● Exercise instructions
Reproduce verbatim the lines up to and including the one with "pale floor, soft", starting from the first.

[START Supplied material]

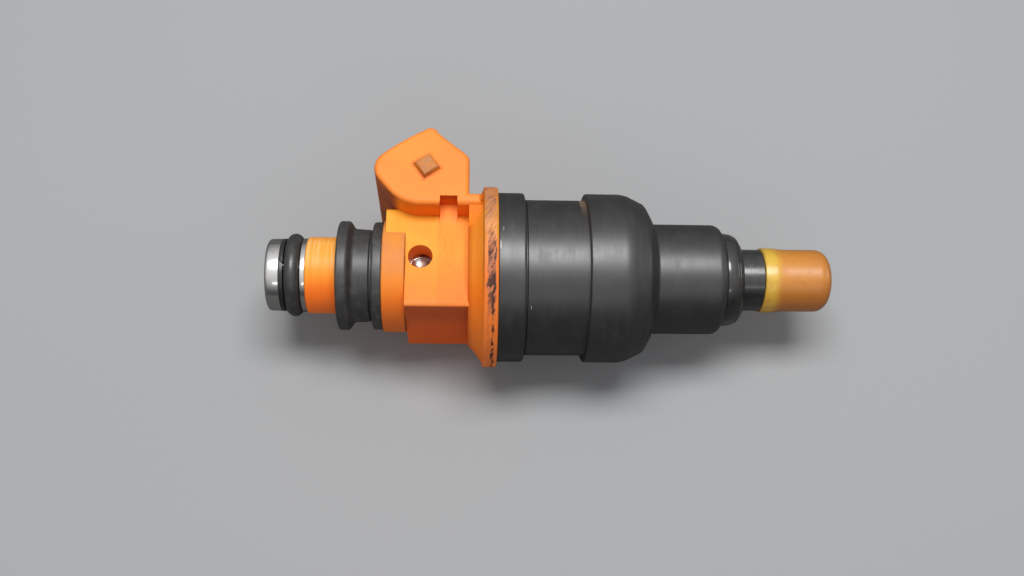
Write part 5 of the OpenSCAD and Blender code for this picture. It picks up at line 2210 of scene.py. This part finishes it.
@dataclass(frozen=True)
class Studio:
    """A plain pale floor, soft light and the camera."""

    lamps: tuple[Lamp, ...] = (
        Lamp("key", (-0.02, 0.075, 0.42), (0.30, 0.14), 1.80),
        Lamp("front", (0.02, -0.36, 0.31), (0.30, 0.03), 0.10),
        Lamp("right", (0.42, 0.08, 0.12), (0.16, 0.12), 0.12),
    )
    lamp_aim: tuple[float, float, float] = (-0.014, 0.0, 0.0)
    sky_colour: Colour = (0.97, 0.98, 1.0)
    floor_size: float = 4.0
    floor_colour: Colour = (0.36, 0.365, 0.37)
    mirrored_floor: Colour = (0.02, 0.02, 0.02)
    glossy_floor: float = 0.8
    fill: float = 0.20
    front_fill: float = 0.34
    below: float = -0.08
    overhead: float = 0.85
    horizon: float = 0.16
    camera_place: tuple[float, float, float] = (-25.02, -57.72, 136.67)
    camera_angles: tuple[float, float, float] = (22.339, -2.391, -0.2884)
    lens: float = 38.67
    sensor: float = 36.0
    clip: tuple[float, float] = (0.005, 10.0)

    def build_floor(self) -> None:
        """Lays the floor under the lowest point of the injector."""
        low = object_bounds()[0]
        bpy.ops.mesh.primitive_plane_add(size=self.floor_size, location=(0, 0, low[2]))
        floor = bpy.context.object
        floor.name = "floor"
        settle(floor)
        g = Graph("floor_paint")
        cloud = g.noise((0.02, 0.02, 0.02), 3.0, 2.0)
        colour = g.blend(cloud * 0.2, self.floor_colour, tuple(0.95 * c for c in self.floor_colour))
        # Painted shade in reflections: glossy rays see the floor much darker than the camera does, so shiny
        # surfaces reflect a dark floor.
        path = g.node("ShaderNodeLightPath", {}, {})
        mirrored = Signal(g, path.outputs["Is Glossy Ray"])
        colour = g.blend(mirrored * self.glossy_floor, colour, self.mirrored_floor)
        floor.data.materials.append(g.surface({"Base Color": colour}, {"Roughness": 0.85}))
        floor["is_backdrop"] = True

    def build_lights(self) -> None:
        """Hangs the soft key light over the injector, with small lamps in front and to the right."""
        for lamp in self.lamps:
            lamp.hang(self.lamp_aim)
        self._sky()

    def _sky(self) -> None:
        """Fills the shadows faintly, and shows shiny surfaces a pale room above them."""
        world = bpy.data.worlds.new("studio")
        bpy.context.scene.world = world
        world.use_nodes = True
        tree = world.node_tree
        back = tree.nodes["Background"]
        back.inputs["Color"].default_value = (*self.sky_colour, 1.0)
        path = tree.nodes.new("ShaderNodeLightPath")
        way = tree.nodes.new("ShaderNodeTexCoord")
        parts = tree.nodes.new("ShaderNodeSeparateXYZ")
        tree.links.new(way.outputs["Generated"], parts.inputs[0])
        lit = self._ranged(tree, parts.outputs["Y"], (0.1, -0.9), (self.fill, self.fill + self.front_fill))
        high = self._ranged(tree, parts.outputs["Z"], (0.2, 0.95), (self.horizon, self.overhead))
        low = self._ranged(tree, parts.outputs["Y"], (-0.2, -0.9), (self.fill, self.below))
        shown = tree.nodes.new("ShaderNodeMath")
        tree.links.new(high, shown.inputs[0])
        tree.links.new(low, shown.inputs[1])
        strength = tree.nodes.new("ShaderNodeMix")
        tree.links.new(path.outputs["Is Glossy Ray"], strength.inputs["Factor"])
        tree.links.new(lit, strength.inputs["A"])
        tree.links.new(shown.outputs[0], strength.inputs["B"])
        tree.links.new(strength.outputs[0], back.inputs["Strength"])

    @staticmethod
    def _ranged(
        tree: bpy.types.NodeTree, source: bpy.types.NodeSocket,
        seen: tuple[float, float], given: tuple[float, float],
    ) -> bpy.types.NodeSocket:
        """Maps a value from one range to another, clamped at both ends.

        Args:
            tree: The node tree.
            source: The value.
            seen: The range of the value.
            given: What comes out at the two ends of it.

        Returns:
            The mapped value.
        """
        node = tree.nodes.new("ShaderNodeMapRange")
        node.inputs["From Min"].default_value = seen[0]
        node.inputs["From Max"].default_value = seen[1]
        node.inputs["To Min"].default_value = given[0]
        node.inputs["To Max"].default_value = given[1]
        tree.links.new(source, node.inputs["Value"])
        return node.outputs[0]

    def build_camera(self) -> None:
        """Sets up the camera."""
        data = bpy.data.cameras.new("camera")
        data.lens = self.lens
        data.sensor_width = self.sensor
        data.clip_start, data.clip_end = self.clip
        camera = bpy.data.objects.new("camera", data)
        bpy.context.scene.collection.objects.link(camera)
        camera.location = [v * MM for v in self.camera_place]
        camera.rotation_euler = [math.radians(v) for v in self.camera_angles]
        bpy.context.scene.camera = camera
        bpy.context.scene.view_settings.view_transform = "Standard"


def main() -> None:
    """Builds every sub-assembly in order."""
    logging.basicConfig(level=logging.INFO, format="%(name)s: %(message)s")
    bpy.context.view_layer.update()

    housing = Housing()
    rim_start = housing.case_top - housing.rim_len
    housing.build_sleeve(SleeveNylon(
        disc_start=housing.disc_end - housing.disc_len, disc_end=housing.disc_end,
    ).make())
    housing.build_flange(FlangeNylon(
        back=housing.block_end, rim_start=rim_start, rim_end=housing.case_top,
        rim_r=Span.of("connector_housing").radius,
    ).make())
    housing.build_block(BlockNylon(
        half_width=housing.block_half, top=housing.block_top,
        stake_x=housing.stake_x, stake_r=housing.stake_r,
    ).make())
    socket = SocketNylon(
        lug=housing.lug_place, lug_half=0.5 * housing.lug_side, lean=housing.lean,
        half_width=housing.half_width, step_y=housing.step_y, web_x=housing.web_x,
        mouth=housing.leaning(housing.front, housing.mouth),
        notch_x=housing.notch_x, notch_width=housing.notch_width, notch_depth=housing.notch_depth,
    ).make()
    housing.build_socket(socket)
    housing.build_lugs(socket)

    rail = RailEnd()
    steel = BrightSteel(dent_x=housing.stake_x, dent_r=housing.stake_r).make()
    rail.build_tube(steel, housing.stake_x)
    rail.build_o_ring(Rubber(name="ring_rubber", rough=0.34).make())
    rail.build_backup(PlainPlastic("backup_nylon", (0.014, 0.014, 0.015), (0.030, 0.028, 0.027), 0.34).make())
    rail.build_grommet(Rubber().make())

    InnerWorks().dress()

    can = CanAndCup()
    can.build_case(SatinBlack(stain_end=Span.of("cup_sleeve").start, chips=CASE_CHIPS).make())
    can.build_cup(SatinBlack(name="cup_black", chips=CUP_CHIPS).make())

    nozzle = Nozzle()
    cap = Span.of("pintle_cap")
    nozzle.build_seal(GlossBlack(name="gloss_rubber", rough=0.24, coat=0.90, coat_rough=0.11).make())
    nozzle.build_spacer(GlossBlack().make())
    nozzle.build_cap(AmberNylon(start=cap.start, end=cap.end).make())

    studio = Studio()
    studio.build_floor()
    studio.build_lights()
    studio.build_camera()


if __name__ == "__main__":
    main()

[END Supplied material]

● Reply
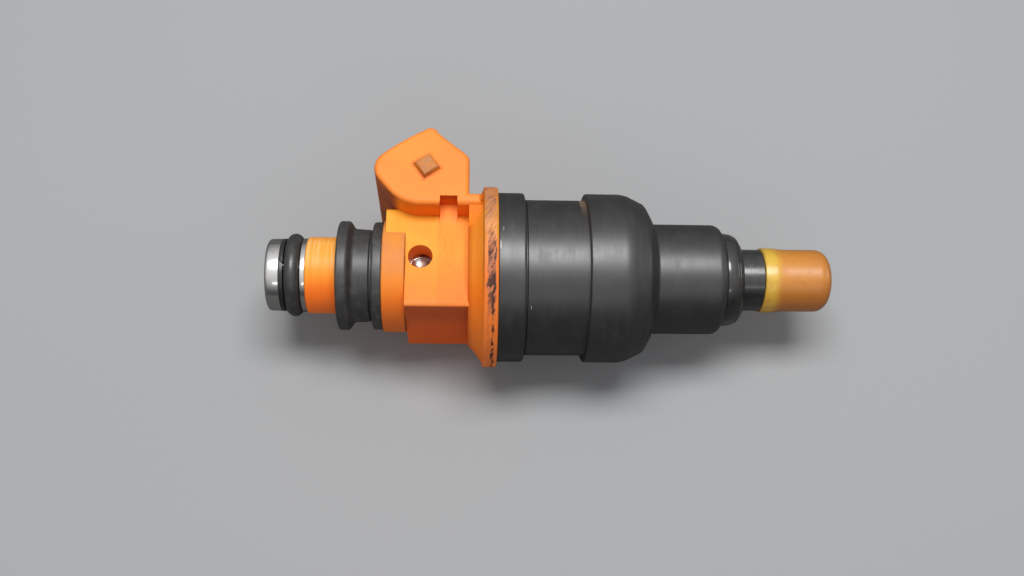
Write part 5 of the OpenSCAD and Blender code for this picture. It picks up at line 2210 of scene.py. This part finishes it.
@dataclass(frozen=True)
class Studio:
    """A plain pale floor, soft light and the camera."""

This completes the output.